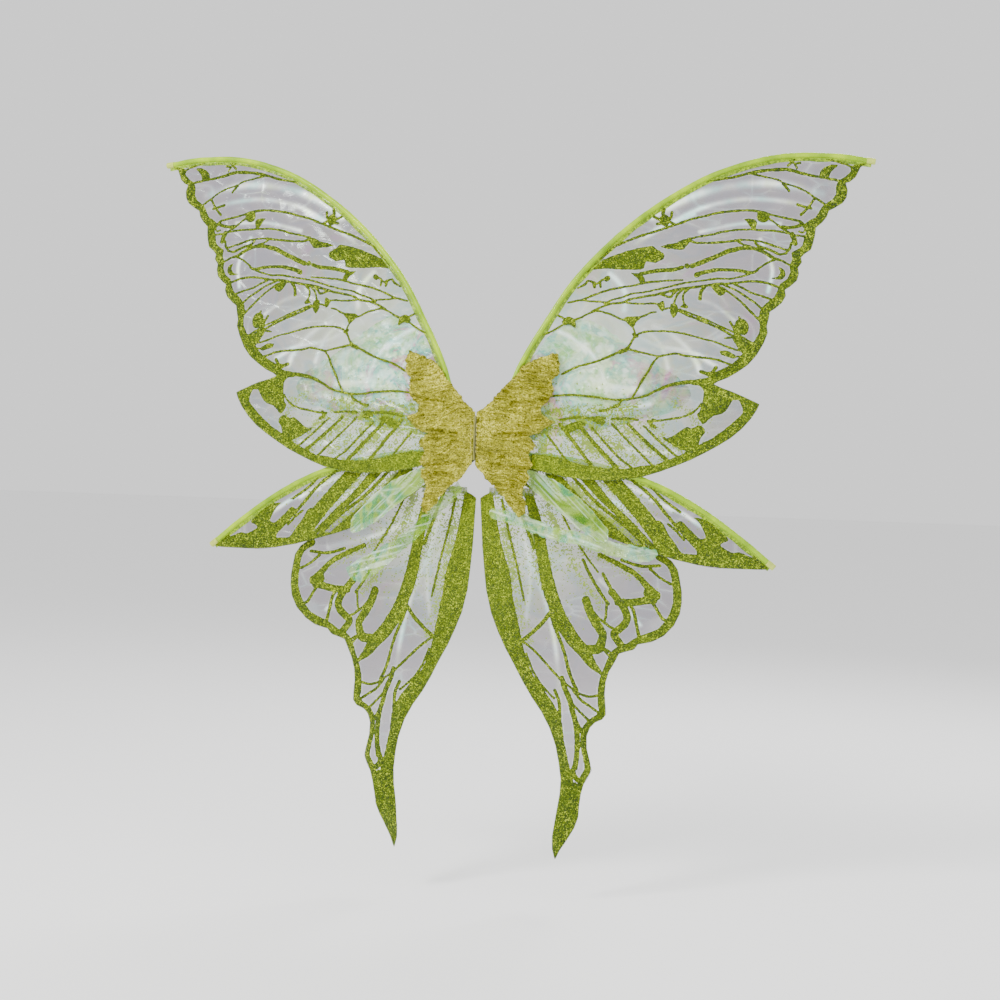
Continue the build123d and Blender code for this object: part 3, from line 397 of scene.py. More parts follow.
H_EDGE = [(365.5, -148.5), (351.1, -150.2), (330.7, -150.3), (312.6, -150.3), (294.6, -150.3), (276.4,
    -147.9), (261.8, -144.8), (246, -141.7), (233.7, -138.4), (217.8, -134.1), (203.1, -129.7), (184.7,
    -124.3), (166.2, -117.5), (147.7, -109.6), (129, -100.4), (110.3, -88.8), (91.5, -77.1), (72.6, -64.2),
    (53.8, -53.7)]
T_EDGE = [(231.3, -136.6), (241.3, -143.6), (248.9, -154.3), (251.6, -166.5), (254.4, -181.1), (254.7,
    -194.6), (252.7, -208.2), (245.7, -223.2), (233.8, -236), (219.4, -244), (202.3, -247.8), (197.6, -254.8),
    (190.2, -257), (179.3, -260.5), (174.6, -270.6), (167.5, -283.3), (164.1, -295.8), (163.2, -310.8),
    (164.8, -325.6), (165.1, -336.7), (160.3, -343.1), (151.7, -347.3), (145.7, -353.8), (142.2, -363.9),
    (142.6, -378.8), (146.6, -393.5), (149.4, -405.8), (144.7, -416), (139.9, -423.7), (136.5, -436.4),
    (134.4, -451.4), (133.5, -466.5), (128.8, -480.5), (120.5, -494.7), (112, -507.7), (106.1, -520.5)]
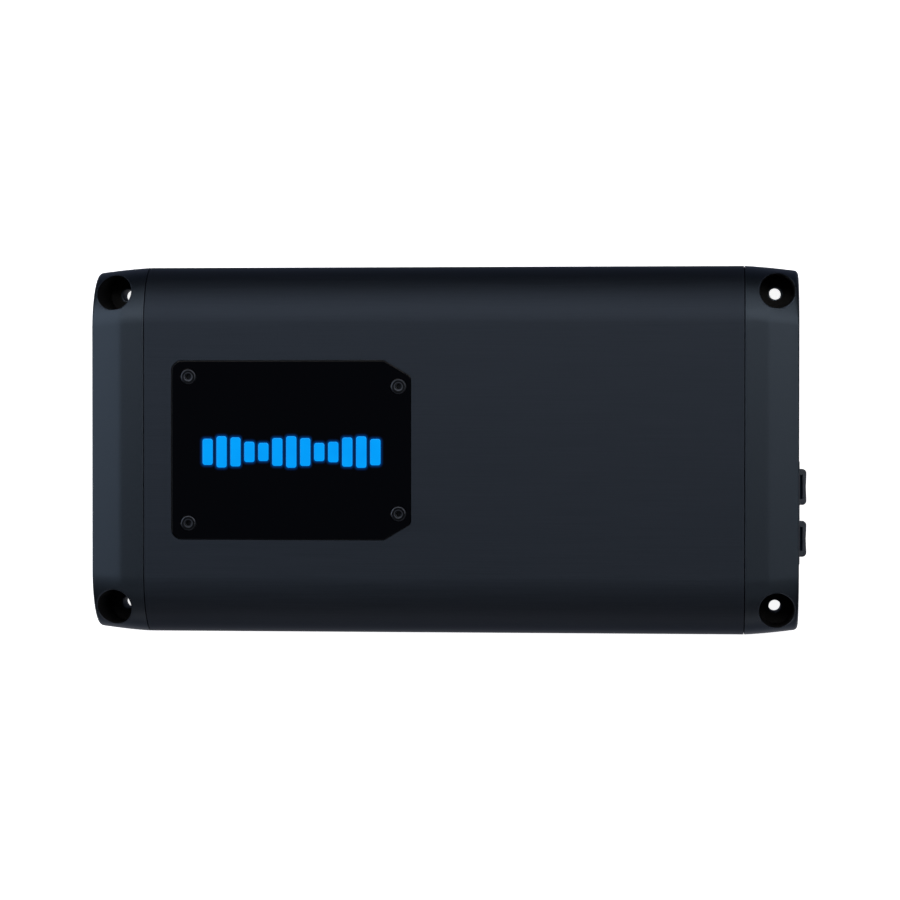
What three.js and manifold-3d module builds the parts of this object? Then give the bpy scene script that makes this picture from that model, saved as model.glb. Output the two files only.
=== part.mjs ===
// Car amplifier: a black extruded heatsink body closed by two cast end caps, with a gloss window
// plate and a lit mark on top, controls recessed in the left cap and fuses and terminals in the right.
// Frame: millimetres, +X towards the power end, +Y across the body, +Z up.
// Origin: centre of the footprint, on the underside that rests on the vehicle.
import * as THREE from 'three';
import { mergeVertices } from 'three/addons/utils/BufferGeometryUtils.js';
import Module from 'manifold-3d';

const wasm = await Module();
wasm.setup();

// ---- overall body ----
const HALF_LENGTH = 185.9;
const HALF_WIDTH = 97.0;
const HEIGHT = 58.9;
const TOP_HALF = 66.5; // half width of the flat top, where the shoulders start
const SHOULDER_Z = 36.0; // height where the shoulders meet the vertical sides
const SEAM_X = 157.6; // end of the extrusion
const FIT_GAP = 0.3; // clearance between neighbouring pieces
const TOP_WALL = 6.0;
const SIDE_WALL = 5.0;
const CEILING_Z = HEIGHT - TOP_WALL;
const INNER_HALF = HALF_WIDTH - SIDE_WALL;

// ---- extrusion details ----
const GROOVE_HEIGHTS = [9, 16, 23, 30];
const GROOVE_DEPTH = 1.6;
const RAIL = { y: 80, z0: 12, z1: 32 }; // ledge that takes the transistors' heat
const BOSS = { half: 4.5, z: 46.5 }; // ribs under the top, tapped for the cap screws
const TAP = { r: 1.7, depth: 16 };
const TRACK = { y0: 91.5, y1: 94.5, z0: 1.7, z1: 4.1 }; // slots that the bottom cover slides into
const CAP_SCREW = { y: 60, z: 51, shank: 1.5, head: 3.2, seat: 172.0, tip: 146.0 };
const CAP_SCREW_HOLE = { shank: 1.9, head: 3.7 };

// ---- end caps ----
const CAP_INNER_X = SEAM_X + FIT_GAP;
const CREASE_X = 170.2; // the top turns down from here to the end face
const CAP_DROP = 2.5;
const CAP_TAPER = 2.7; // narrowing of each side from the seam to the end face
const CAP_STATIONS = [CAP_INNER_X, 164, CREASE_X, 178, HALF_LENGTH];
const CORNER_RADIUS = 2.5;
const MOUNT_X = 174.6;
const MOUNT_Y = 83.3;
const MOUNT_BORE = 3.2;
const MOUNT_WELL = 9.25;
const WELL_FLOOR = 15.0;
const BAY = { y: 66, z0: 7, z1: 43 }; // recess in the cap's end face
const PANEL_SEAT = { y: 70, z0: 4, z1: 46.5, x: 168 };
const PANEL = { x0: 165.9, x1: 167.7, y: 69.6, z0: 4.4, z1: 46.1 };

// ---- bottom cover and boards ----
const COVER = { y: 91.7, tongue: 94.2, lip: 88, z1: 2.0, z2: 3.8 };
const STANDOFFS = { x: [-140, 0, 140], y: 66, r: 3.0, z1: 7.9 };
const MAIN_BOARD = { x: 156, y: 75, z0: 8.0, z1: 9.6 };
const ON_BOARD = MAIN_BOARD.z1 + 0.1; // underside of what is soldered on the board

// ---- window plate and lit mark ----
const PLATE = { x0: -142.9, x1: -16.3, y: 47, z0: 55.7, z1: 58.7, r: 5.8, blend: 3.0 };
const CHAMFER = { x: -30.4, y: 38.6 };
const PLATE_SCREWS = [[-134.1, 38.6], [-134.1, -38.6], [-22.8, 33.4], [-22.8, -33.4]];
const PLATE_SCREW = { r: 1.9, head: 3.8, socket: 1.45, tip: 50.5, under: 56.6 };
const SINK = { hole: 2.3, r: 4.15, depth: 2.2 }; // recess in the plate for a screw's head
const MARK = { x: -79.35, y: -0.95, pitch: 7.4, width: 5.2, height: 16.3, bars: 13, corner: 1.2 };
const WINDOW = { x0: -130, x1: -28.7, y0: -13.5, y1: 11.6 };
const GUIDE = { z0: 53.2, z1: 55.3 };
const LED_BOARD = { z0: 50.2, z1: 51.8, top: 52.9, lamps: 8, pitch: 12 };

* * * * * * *

-- Work to do --
Quote every line of the data, word for word.

-- Exercise result --
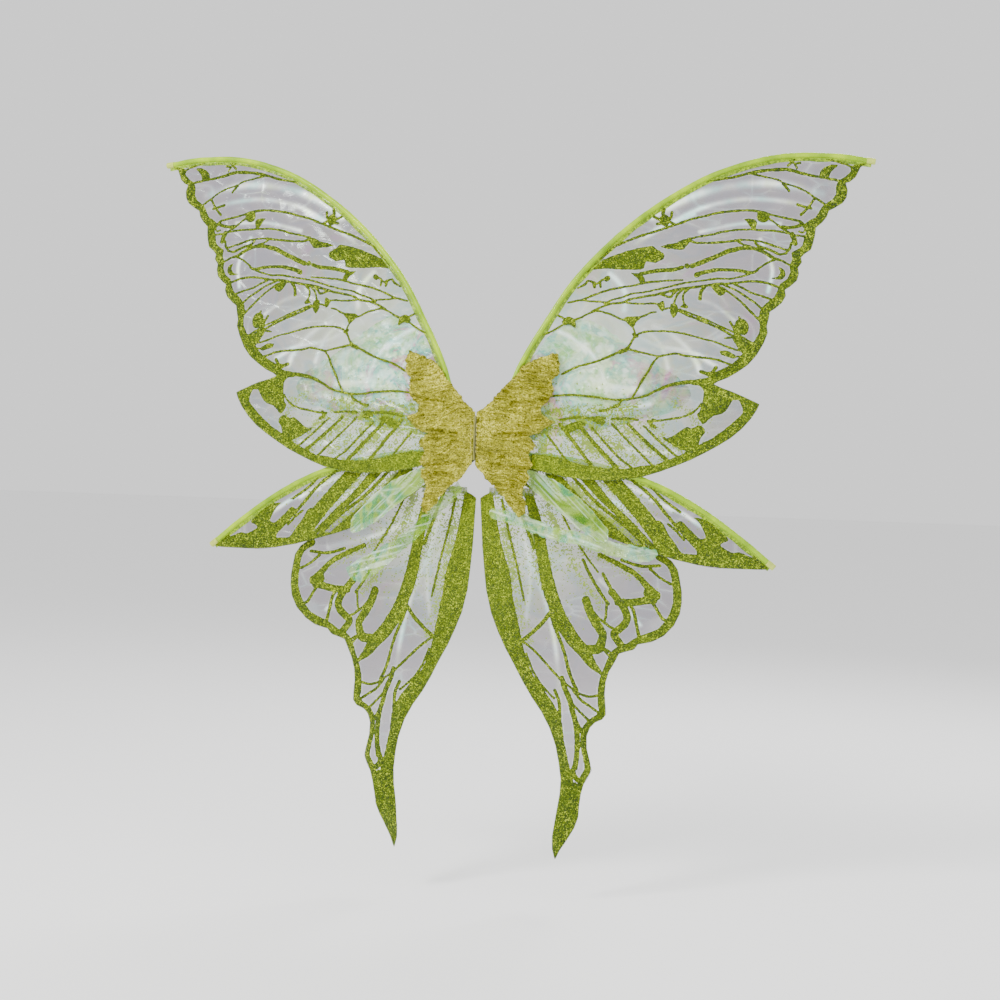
Continue the build123d and Blender code for this object: part 3, from line 397 of scene.py. More parts follow.
H_EDGE = [(365.5, -148.5), (351.1, -150.2), (330.7, -150.3), (312.6, -150.3), (294.6, -150.3), (276.4,
    -147.9), (261.8, -144.8), (246, -141.7), (233.7, -138.4), (217.8, -134.1), (203.1, -129.7), (184.7,
    -124.3), (166.2, -117.5), (147.7, -109.6), (129, -100.4), (110.3, -88.8), (91.5, -77.1), (72.6, -64.2),
    (53.8, -53.7)]
T_EDGE = [(231.3, -136.6), (241.3, -143.6), (248.9, -154.3), (251.6, -166.5), (254.4, -181.1), (254.7,
    -194.6), (252.7, -208.2), (245.7, -223.2), (233.8, -236), (219.4, -244), (202.3, -247.8), (197.6, -254.8),
    (190.2, -257), (179.3, -260.5), (174.6, -270.6), (167.5, -283.3), (164.1, -295.8), (163.2, -310.8),
    (164.8, -325.6), (165.1, -336.7), (160.3, -343.1), (151.7, -347.3), (145.7, -353.8), (142.2, -363.9),
    (142.6, -378.8), (146.6, -393.5), (149.4, -405.8), (144.7, -416), (139.9, -423.7), (136.5, -436.4),
    (134.4, -451.4), (133.5, -466.5), (128.8, -480.5), (120.5, -494.7), (112, -507.7), (106.1, -520.5)]
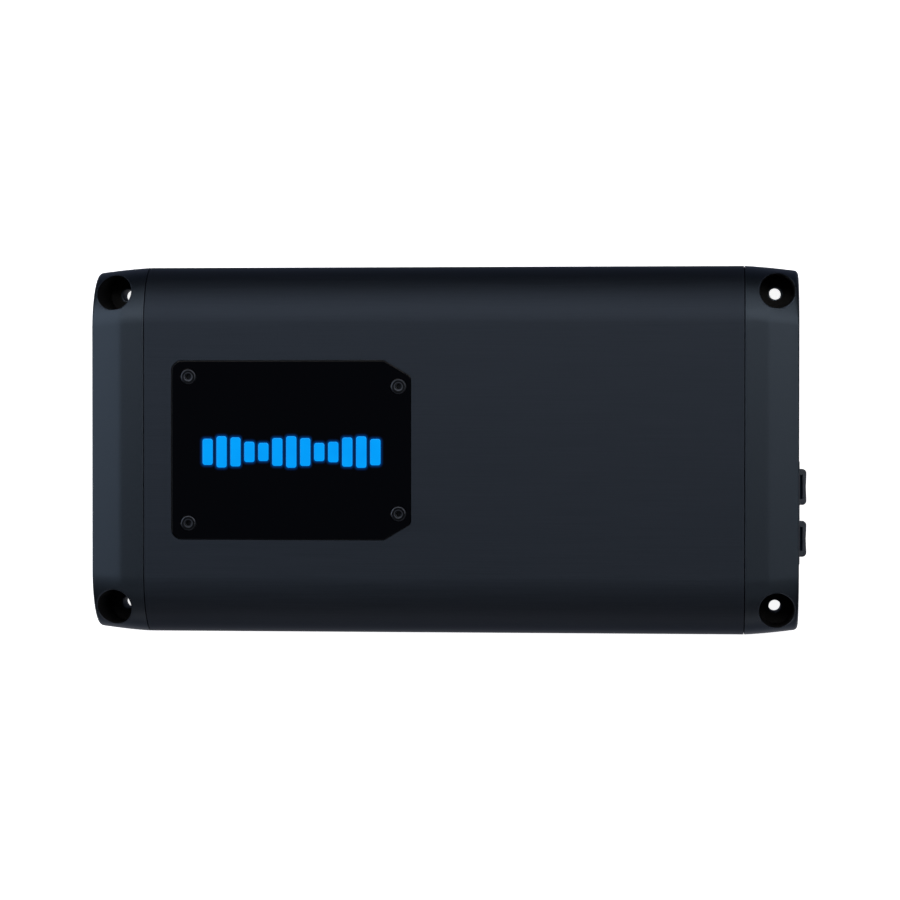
What three.js and manifold-3d module builds the parts of this object? Then give the bpy scene script that makes this picture from that model, saved as model.glb. Output the two files only.
=== part.mjs ===
// Car amplifier: a black extruded heatsink body closed by two cast end caps, with a gloss window
// plate and a lit mark on top, controls recessed in the left cap and fuses and terminals in the right.
// Frame: millimetres, +X towards the power end, +Y across the body, +Z up.
// Origin: centre of the footprint, on the underside that rests on the vehicle.
import * as THREE from 'three';
import { mergeVertices } from 'three/addons/utils/BufferGeometryUtils.js';
import Module from 'manifold-3d';

const wasm = await Module();
wasm.setup();

// ---- overall body ----
const HALF_LENGTH = 185.9;
const HALF_WIDTH = 97.0;
const HEIGHT = 58.9;
const TOP_HALF = 66.5; // half width of the flat top, where the shoulders start
const SHOULDER_Z = 36.0; // height where the shoulders meet the vertical sides
const SEAM_X = 157.6; // end of the extrusion
const FIT_GAP = 0.3; // clearance between neighbouring pieces
const TOP_WALL = 6.0;
const SIDE_WALL = 5.0;
const CEILING_Z = HEIGHT - TOP_WALL;
const INNER_HALF = HALF_WIDTH - SIDE_WALL;

// ---- extrusion details ----
const GROOVE_HEIGHTS = [9, 16, 23, 30];
const GROOVE_DEPTH = 1.6;
const RAIL = { y: 80, z0: 12, z1: 32 }; // ledge that takes the transistors' heat
const BOSS = { half: 4.5, z: 46.5 }; // ribs under the top, tapped for the cap screws
const TAP = { r: 1.7, depth: 16 };
const TRACK = { y0: 91.5, y1: 94.5, z0: 1.7, z1: 4.1 }; // slots that the bottom cover slides into
const CAP_SCREW = { y: 60, z: 51, shank: 1.5, head: 3.2, seat: 172.0, tip: 146.0 };
const CAP_SCREW_HOLE = { shank: 1.9, head: 3.7 };

// ---- end caps ----
const CAP_INNER_X = SEAM_X + FIT_GAP;
const CREASE_X = 170.2; // the top turns down from here to the end face
const CAP_DROP = 2.5;
const CAP_TAPER = 2.7; // narrowing of each side from the seam to the end face
const CAP_STATIONS = [CAP_INNER_X, 164, CREASE_X, 178, HALF_LENGTH];
const CORNER_RADIUS = 2.5;
const MOUNT_X = 174.6;
const MOUNT_Y = 83.3;
const MOUNT_BORE = 3.2;
const MOUNT_WELL = 9.25;
const WELL_FLOOR = 15.0;
const BAY = { y: 66, z0: 7, z1: 43 }; // recess in the cap's end face
const PANEL_SEAT = { y: 70, z0: 4, z1: 46.5, x: 168 };
const PANEL = { x0: 165.9, x1: 167.7, y: 69.6, z0: 4.4, z1: 46.1 };

// ---- bottom cover and boards ----
const COVER = { y: 91.7, tongue: 94.2, lip: 88, z1: 2.0, z2: 3.8 };
const STANDOFFS = { x: [-140, 0, 140], y: 66, r: 3.0, z1: 7.9 };
const MAIN_BOARD = { x: 156, y: 75, z0: 8.0, z1: 9.6 };
const ON_BOARD = MAIN_BOARD.z1 + 0.1; // underside of what is soldered on the board

// ---- window plate and lit mark ----
const PLATE = { x0: -142.9, x1: -16.3, y: 47, z0: 55.7, z1: 58.7, r: 5.8, blend: 3.0 };
const CHAMFER = { x: -30.4, y: 38.6 };
const PLATE_SCREWS = [[-134.1, 38.6], [-134.1, -38.6], [-22.8, 33.4], [-22.8, -33.4]];
const PLATE_SCREW = { r: 1.9, head: 3.8, socket: 1.45, tip: 50.5, under: 56.6 };
const SINK = { hole: 2.3, r: 4.15, depth: 2.2 }; // recess in the plate for a screw's head
const MARK = { x: -79.35, y: -0.95, pitch: 7.4, width: 5.2, height: 16.3, bars: 13, corner: 1.2 };
const WINDOW = { x0: -130, x1: -28.7, y0: -13.5, y1: 11.6 };
const GUIDE = { z0: 53.2, z1: 55.3 };
const LED_BOARD = { z0: 50.2, z1: 51.8, top: 52.9, lamps: 8, pitch: 12 };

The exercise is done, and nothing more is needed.